Since the school now has a tiled roof, Manoj sought special permission to re-thatch a section with palm leaves. He waited two days for the right light conditions and took nearly 600 photographs. From those, two final images were selected to demonstrate the concept―one of which won the Kerala State Lalithakala Akademi Award.
While working on MT’s Naalukettu, Manoj had to revive the nearly forgotten tradition of pakida kali (a traditional dice game) in the author’s native village of Koodalloor. The novel features a character, Konthunni Nair, who is an expert in the game. Manoj brought together a group of locals who still remembered pakida kali and re-enacted the scene at the location mentioned in the novel. Staying true to the text, the game was played using bronze dice, just as described in Naalukettu.
The river Nila is a vital character in Naalukettu, and its many moods are vividly described in the novel. “So, I photographed Nila across different seasons―winter, summer, and monsoon,” says Manoj. Many of these photo series took years to complete, and he made it a point never to contact the authors before finishing the work.
“I believe that once a novel or literary work is published, it belongs entirely to the reader,” he says. “So, when I try to bring the imagery in a novel to life, it’s always shaped by how I, as a reader, imagined it.”

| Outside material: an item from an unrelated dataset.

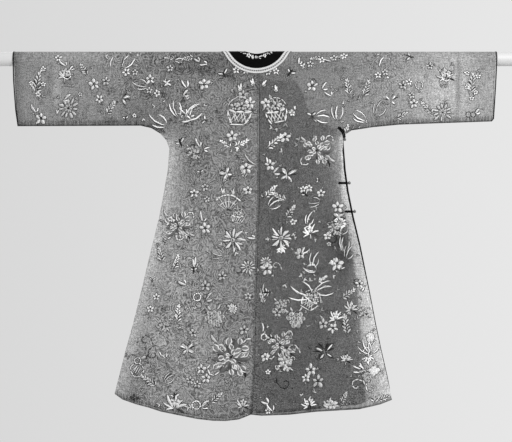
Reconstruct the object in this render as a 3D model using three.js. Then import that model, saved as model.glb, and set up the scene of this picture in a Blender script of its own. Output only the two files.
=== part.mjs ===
import * as THREE from 'three';

// A Chinese woman's summer robe of silk gauze, laid over a hanging rod, its back to the viewer.
// Millimetres. X runs along the rod, the back faces -Y, the front +Y, and +Z is up.
// The origin is on the rod's axis, halfway along it.
//
// Each piece of cloth is cut flat and then hung. Flat places are [x, run], where run is the way
// over the cloth from the rod's top line, positive down the back and negative down the front.

// Rod
const ROD_RADIUS = 26.5;
const ROD_LENGTH = 2000;
const ROD_SIDES = 48;

// Cloth
const CLOTH = 1.6;
const SEAM_GAP = 0.3;
const HALF_GAP = SEAM_GAP / 2;
const ARC_STEPS = 5;
const ARC_STEP = Math.PI / 2 / ARC_STEPS;
const DRAPE_RADIUS = (ROD_RADIUS + SEAM_GAP) / Math.cos(ARC_STEP / 2) + CLOTH / 2;
const QUARTER = DRAPE_RADIUS * Math.PI / 2;

// How far the back and the front hang from the robe's middle plane
const EDGE_DEPTH = (CLOTH + SEAM_GAP) / 2;
const HEM_DEPTH = 21;
const SWELL_REACH = 200;
const LOWEST = -1370;

// Underlap, which lies this far inside the overlap
const UNDER_STEP = 2.3;
const UNDER_RUN = 20;
const UNDER_EDGE = 6;
const SLEEVE_FADE = { from: 345, to: 480, above: -400 };

// Neck
const NECK = { x: 2, run: -36, radius: 60 };
const BAND_RADIUS = 116;
const BRAID_RADIUS = 137;
const BAND_THICKNESS = 1.2;
const BRAID_THICKNESS = 1.8;
const CLOSURE_ANGLE = -30;
const SECTOR_ANGLE = 36;
const ARC_ANGLE = 12;

// Bindings and fastenings
const CUFF_BINDING = 4;
const BINDING_THICKNESS = 2.2;
const LAY_GAP = 0.4;
const STRAP_THICKNESS = 2.4;
const STRAP_STATIONS = 4;
const BUTTON_RADIUS = 6;

const BACK = 1;
const FRONT = -1;

// Edge where back and front meet, from the cuff along the underarm seam and down the side
const LEFT_EDGE = [
  { x: -903, z: -254 },
  { x: -437, z: -252 },
  { x: -397, z: -261 },
  { x: -362, z: -282 },
  { x: -339, z: -309 },
  { x: -328, z: -338 },
  { x: -334, z: -420 },
  { x: -348, z: -500 },
  { x: -367, z: -600 },
  { x: -392, z: -700 },
  { x: -440, z: -900 },
  { x: -465, z: -1000 },
  { x: -493, z: -1100 },
  { x: -521, z: -1200 },
  { x: -535, z: -1268 },
];
const RIGHT_EDGE = [
  { x: 893, z: -236 },
  { x: 543, z: -248 },
  { x: 440, z: -258 },
  { x: 362, z: -270 },
  { x: 340, z: -284 },
  { x: 331, z: -303 },
  { x: 334, z: -345 },
  { x: 340, z: -420 },
  { x: 351, z: -500 },
  { x: 371, z: -600 },
  { x: 395, z: -700 },
  { x: 435, z: -900 },
  { x: 454, z: -1000 },
  { x: 475, z: -1100 },
  { x: 498, z: -1200 },
  { x: 515, z: -1290 },
];

// Cuffs, from the rod's height down
const LEFT_CUFF = [
  { x: -918, z: 0 },
  { x: -916, z: -82 },
  { x: -910, z: -195 },
  { x: -903, z: -254 },
];
const RIGHT_CUFF = [
  { x: 910, z: 0 },
  { x: 905, z: -120 },
  { x: 901, z: -226 },
  { x: 893, z: -236 },
];

// Seams where the sleeve extensions are sewn to the loom widths
const LEFT_JOIN = -513;
const RIGHT_JOIN = 507;

// Seam down the middle of the back, which the front seam follows
const CENTRE_SEAM = [
  { z: -63, x: 9 },
  { z: -534, x: 10 },
  { z: -715, x: 3 },
  { z: -960, x: -4 },
  { z: -1164, x: -8 },
  { z: -1307, x: -16 },
  { z: LOWEST, x: -21 },
];

// Back hem, from the left corner to the right one
const HEM = [
  { x: -535, z: -1268 },
  { x: -506, z: -1288 },
  { x: -453, z: -1305 },
  { x: -404, z: -1318 },
  { x: -359, z: -1333 },
  { x: -302, z: -1344 },
  { x: -220, z: -1360 },
  { x: -163, z: -1367 },
  { x: -114, z: -1368 },
  { x: -65, z: -1362 },
  { x: -20, z: -1344 },
  { x: 21, z: -1348 },
  { x: 124, z: -1344 },
  { x: 226, z: -1333 },
  { x: 389, z: -1324 },
  { x: 471, z: -1306 },
  { x: 515, z: -1290 },
];

// How much higher the front hem is than the back one
const FRONT_RISE = [
  { x: -535, rise: 3 },
  { x: 330, rise: 5 },
  { x: 430, rise: 20 },
  { x: 515, rise: 43 },
];

// Free side edge of the underlap
const UNDERLAP_SIDE = [
  { x: 340, z: -272 },
  { x: 312, z: -296 },
  { x: 317, z: -346 },
  { x: 324, z: -534 },
  { x: 354, z: -685 },
  { x: 378, z: -830 },
  { x: 392, z: -987 },
  { x: 407, z: -1175 },
  { x: 416, z: -1300 },
];

// Curved top edge of the overlap, from the neck braid to the armpit
const OVERLAP_TOP = [
  { x: 151, z: -82 },
  { x: 170, z: -108 },
  { x: 182, z: -140 },
  { x: 192, z: -178 },
  { x: 222, z: -214 },
  { x: 271, z: -248 },
  { x: 302, z: -263 },
  { x: 320, z: -282 },
];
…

Interestingly, while working on a photo series based on M. Mukundan’s Mayyazhipuzhayude Theerangalil (1974)―a novel that vividly and mystically captures the political and social backdrop of the former French colony of Mahe―Manoj had actually seen Mukundan in Mahe. “But like anyone else, I just greeted him. I didn’t mention that I was working on something based on his novel,” he says.
Later, when Manoj’s photo-textbook on the novel was released to mark its 50 anniversary, Mukundan wrote a foreword for it.
“Many tourists have taken snapshots of the views of Mayyazhi and carried them away,” he wrote. “But those photos have never been seen again by the people of Mayyazhi. They don’t belong to them. The photos taken by tourists are for their own enjoyment. However, Manoj takes photos to capture the soul of Mayyazhi and give it to time. Time is the keeper of memories.”